Workhome Studies 2
The Productive Dwelling
Studio 12 at the University of Brighton led by Luis Diaz and Sean Albuquerque has concentrated on housing since 2010. In 2017 the studio focused on live-work dwellings on a site in Hastings using Frances Hollis’s book Beyond Live/Work as a starting point.
‘The students’ personal insights are used to help them challenge the assumed fixity and narrow range of uses that occur in homes.’
The studio’s approach has always been to challenge standard dwelling arrangements which continue to be based on norms established in the Victorian period and which reduce dwellings to living, dining, kitchen, and bedroom spaces. The draws from both Henri Lefebvre’s and Michel de Certeau’s work on everyday practices. We typically start by asking students to analyse their own home living and work routines. This presents unique opportunities as students’ will often improvise and invent ways of adapting and using spaces that are normally not design for live-work scenarios. Students in flat shares will also often use spaces designed for family life in ways that cater to their specific needs for privacy and socialisation. This reveals both the inventiveness of users and the limitations of standardised (and often inflexible) spaces. The students’ personal insights are used to help them challenge the assumed fixity and narrow range of uses that occur in homes. For example, by suspending the label ‘kitchen’ and its typical functional definition, it can be understood as a space of work (the labour of making meals), the best party space (where there beer is cold and ice can be found), a meeting and social space (notes left on the fridge door), a place for doing homework away from the TV, a place of meditation (doing the dishes while staring out the window), and so on.
The studio’s experiments have to be approached with caution as students have yet to experience full-time working life and the challenges of balancing that with family life. Occasionally, however, students have produced models that hint at new typologies that suggest radical re-workings of work and social life.
‘Workspaces for each pair of dwellings are placed on the first floor around a shared courtyard’
Irving Toroitich’s project is based around the potential for sharing flexible workspace across dwellings. Workspaces for each pair of dwellings are placed on the first floor around a shared courtyard.
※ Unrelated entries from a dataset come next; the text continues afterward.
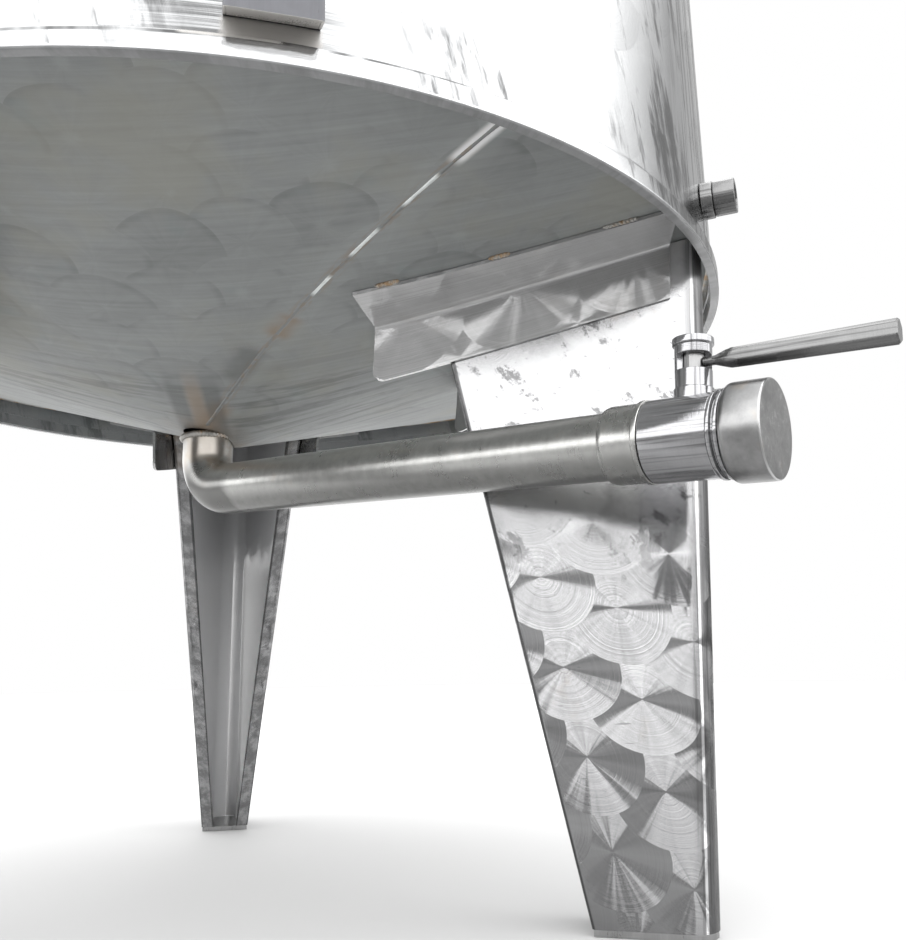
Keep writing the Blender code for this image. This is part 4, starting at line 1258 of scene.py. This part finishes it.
class TANK_OT_legs(bpy.types.Operator):
    """Build the three folded legs with their brackets and welds"""
    bl_idname = "tank.legs"
    bl_label = "Legs and brackets"

    def execute(self, context):
        sizes = context.scene.tank_sizes
        share = np.linspace(0, 1, 40)[:, None, None]
        insets = (0.0, LEG_SHEET)
        for side, azimuth in LEG_AZIMUTHS.items():
            centre = axis_frame(azimuth=math.radians(azimuth))
            # Straight lines from the foot's outline to the rim's, cut off just under the cone
            rims = [leg_outline(RIM_Z, inset) for inset in insets]
            top = np.minimum(*(bottom_z(np.linalg.norm(rim, axis=1)) for rim in rims)) - 2 * GAP
            top = top[None, :, None]
            reach = (top - FOOT_TOP) / (RIM_Z - FOOT_TOP) * share
            height = FOOT_TOP + (top - FOOT_TOP) * share
            faces = []
            for inset, rim in zip(insets, rims):
                foot = leg_outline(FOOT_TOP, inset)
                faces.append(np.concatenate((foot + (rim - foot) * reach, height), axis=-1))
            outer, inner = faces
            steps = np.linalg.norm(np.diff(outer[..., :2], axis=1), axis=-1)
            lengths = np.hstack((np.zeros((len(steps), 1)), np.cumsum(steps, axis=1)))
            chart = joined(lengths - lengths[:, -1:] / 2, outer[..., 2])
            make_piece(f"folded_leg_{side}", sheet_solid(outer, inner, chart), centre, "leg", [f"leg_{side}"],
                       bevel=sizes.edge_round)
            self.lip_welds(side, centre, outer[-1], sizes.bead_width)
            for letter, mirror in (("a", -1.0), ("b", 1.0)):
                self.bracket(f"{side}_{letter}", centre, mirror, BRACKET_LENGTHS[side], sizes)
        return {"FINISHED"}

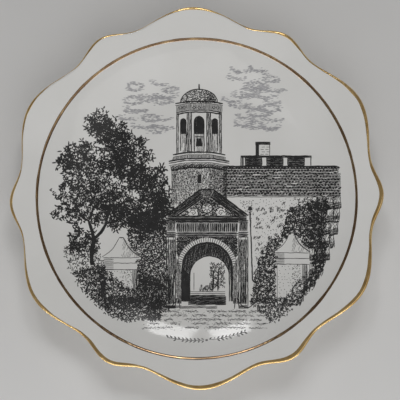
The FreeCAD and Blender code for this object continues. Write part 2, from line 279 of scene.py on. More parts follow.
def bump(tree, shader, height, distance, strength, under):
    """Raises the surface by a height, up to a distance in metres, over a coarser bump."""
    node = tree.nodes.new("ShaderNodeBump")
    node.inputs["Distance"].default_value = distance
    node.inputs["Strength"].default_value = strength
    tree.links.new(height, node.inputs["Height"])
    if under is not None:
        tree.links.new(under.outputs["Normal"], node.inputs["Normal"])
    tree.links.new(node.outputs["Normal"], shader.inputs["Normal"])
    return node


def new_material(name, grain, stops, bumps, **values):
    """A shader with plain values on its own sockets and colours that follow a noise. The grain is
    the noise's scale and detail; a bump is its own noise's, then its distance and strength."""
    material = bpy.data.materials.new(name)
    material.use_nodes = True
    tree, under = material.node_tree, None
    shader = tree.nodes["Principled BSDF"]
    for socket, value in values.items():
        shader.inputs[socket].default_value = value
    ramp(tree, noise(tree, *grain), shader.inputs["Base Color"], *stops)
    for scale, detail, distance, strength in bumps:
        under = bump(tree, shader, noise(tree, scale, detail), distance, strength, under)
    return material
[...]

This acts as both a possible space to extend into and a way to create a link between different working scenarios. The courtyard can be accessed by an external stair acting as a direct route to the workspace preventing the need for workplace visitors to walk into or through the dwelling. The arrangement allows for the possibility of negotiation between neighbours allowing one to expand into another’s underused space. Although the proposed partitioning follows the line of the party wall separating the dwellings this can be easily relocated providing shifts in the amount of space each dwelling has. Their placement also allows these spaces to be converted into living spaces, for example, should the family grow and require additional bedrooms.
‘The extent to which the two sides interweave is up to the inhabitants and is meant to evolve as family, social and economic needs change’
Tomi Akinyemi built flexibility into both the living and working space by proposing two separate volumes. The design consists of regularly spaces party walls with a ‘starter’ layout of living, sleeping and work spaces. The regularised structural grid allows for either the home or workspace to grow or contract as needed. A buffer space between the two volumes acts to both separate and link the two worlds. The layout allows for the work unit to be leased out or converted into a ‘granny flat’ by having its own street frontage. The extent to which the two sides interweave is up to the inhabitants and is meant to evolve as family, social and economic needs change. Both of these proposals go beyond architectural and spatial arrangements – what is critical in these two projects is the economic model underlying them. The workspaces offer a space that can be used for the owner’s own income producing activity or be leased to generate income. The consideration of economic conditions (and the possibility of new and different financing models) along with flexibility for different forms of family life make these proposals interesting prototypes for further development.
‘… the inclusion of work scenarios makes the contribution of housing richer, more flexible and ultimately adaptable’
Lizzie Terry’s scheme mines the history of older forms of live-work relationships while transforming the archetypical Georgian dwelling. Her proposal works through an analysis of the different zones, activities and patterns of use in Georgian terraces and updates this for contemporary uses. While the result is a more traditional ground floor shop with living above the workspace is cleverly divided into a public street facing realm and back-garden portion with a direct link to the dwelling above. The use of historical models – blending and transforming them – results in a terrace-apartment block hybrid alongside clearly defined front and back urban territories. The urban impact of reconsidering dwellings through the lens of live/work is evident here. While housing has always played a major role in the character of cities and their neighbourhood, the inclusion of work scenarios makes their contribution richer, more flexible and ultimately adaptable.
Taken together these projects have cemented an interest in linking up social and economic issues with architectural and typological ones. These experiments were prescient given the pandemic which followed three years later. What is critical about these and any future studies is not just that we need to challenge what makes up a home – to go beyond the reductive labels of kitchen, dining, living and bedroom – but that we also pay attention to the way that the pandemic has opened up new ways of thinking about the financial and economic systems that underpin these.